>> start Given data
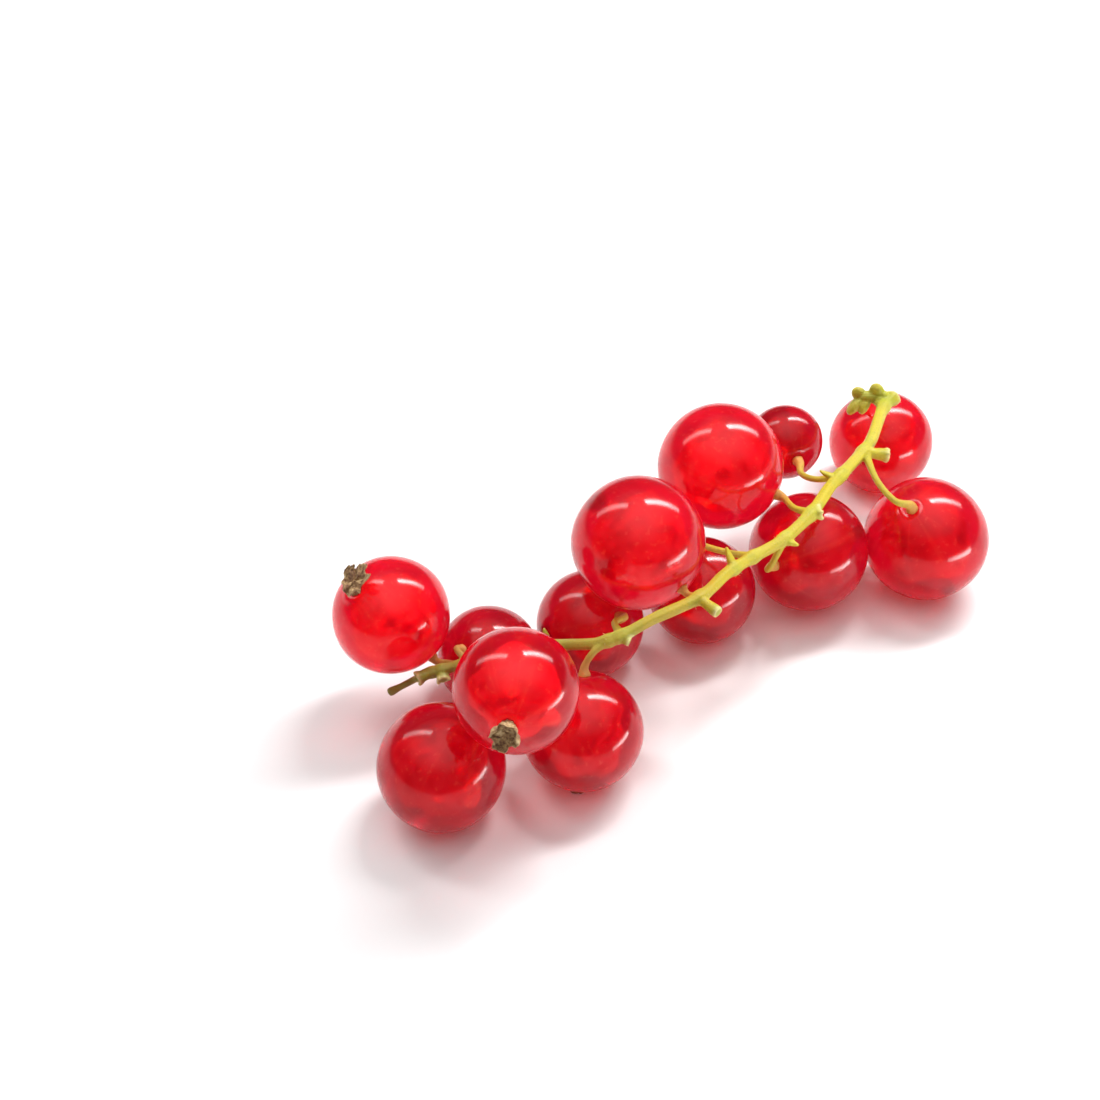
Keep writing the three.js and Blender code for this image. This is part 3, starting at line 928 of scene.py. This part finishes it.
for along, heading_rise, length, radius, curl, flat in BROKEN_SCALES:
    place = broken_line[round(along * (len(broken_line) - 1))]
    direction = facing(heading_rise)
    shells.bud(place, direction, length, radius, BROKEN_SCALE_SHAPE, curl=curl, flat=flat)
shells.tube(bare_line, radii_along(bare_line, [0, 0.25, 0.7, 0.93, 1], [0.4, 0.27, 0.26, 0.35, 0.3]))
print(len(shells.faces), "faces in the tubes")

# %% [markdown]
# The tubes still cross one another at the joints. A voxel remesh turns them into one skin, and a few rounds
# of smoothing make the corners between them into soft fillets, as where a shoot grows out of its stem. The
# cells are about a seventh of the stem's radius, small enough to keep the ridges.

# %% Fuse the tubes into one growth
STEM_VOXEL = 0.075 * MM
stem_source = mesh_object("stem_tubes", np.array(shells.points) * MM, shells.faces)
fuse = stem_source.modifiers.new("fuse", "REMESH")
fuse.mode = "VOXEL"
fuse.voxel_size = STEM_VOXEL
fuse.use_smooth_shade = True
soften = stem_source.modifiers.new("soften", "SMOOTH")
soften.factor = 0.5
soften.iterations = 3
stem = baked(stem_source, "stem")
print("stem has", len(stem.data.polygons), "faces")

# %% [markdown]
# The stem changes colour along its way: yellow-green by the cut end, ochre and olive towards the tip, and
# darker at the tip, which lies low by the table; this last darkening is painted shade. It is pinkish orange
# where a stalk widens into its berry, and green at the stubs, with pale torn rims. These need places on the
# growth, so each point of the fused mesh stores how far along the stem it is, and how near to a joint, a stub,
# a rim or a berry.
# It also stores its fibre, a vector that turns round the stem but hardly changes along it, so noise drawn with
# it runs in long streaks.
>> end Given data
Work to complete: Quote the material exactly, leaving nothing out.

Task result:
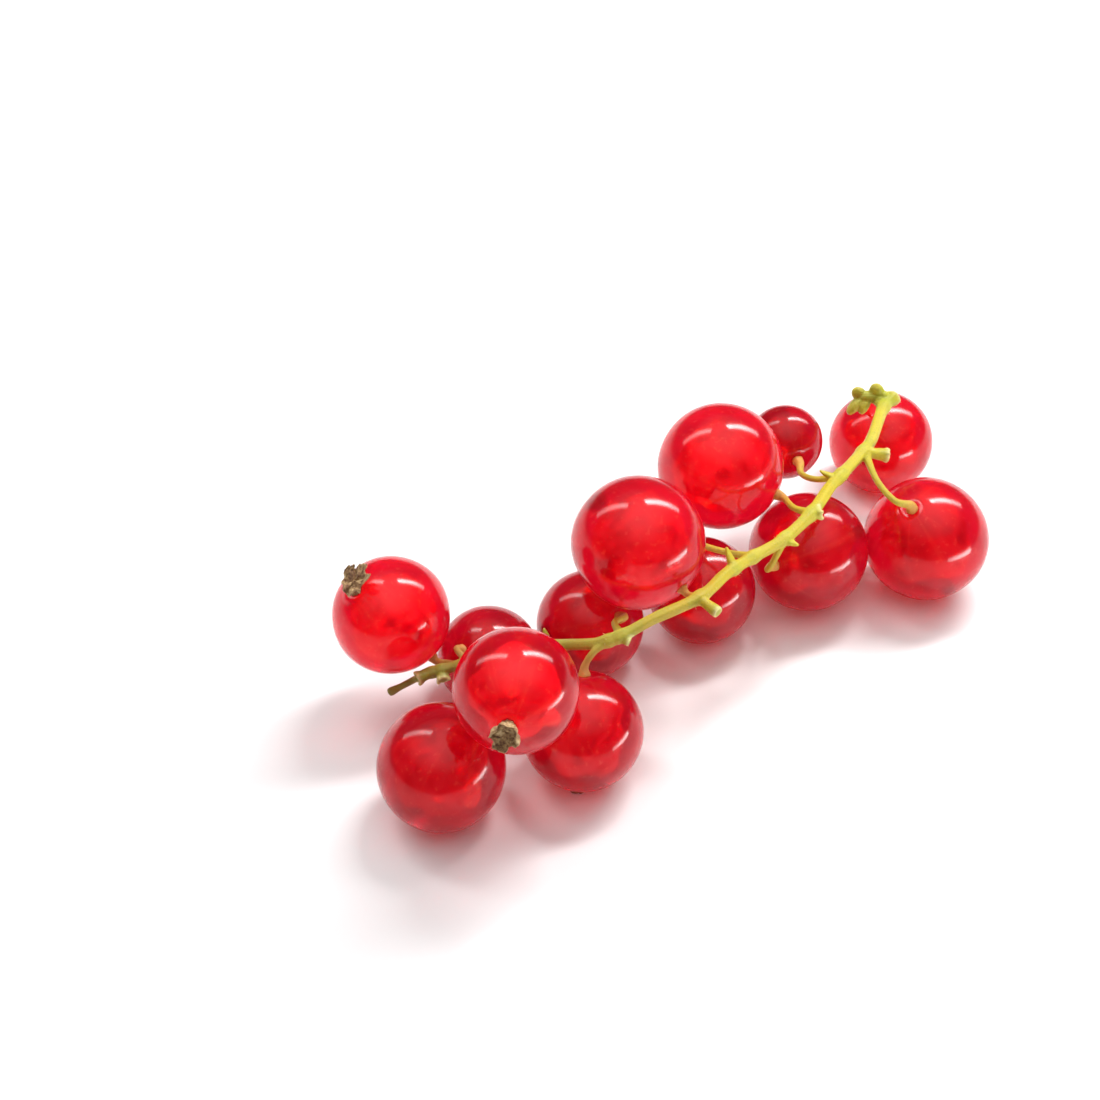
Keep writing the three.js and Blender code for this image. This is part 3, starting at line 928 of scene.py. This part finishes it.
for along, heading_rise, length, radius, curl, flat in BROKEN_SCALES:
    place = broken_line[round(along * (len(broken_line) - 1))]
    direction = facing(heading_rise)
    shells.bud(place, direction, length, radius, BROKEN_SCALE_SHAPE, curl=curl, flat=flat)
shells.tube(bare_line, radii_along(bare_line, [0, 0.25, 0.7, 0.93, 1], [0.4, 0.27, 0.26, 0.35, 0.3]))
print(len(shells.faces), "faces in the tubes")

# %% [markdown]
# The tubes still cross one another at the joints. A voxel remesh turns them into one skin, and a few rounds
# of smoothing make the corners between them into soft fillets, as where a shoot grows out of its stem. The
# cells are about a seventh of the stem's radius, small enough to keep the ridges.

# %% Fuse the tubes into one growth
STEM_VOXEL = 0.075 * MM
stem_source = mesh_object("stem_tubes", np.array(shells.points) * MM, shells.faces)
fuse = stem_source.modifiers.new("fuse", "REMESH")
fuse.mode = "VOXEL"
fuse.voxel_size = STEM_VOXEL
fuse.use_smooth_shade = True
soften = stem_source.modifiers.new("soften", "SMOOTH")
soften.factor = 0.5
soften.iterations = 3
stem = baked(stem_source, "stem")
print("stem has", len(stem.data.polygons), "faces")

# %% [markdown]
# The stem changes colour along its way: yellow-green by the cut end, ochre and olive towards the tip, and
# darker at the tip, which lies low by the table; this last darkening is painted shade. It is pinkish orange
# where a stalk widens into its berry, and green at the stubs, with pale torn rims. These need places on the
# growth, so each point of the fused mesh stores how far along the stem it is, and how near to a joint, a stub,
# a rim or a berry.
# It also stores its fibre, a vector that turns round the stem but hardly changes along it, so noise drawn with
# it runs in long streaks.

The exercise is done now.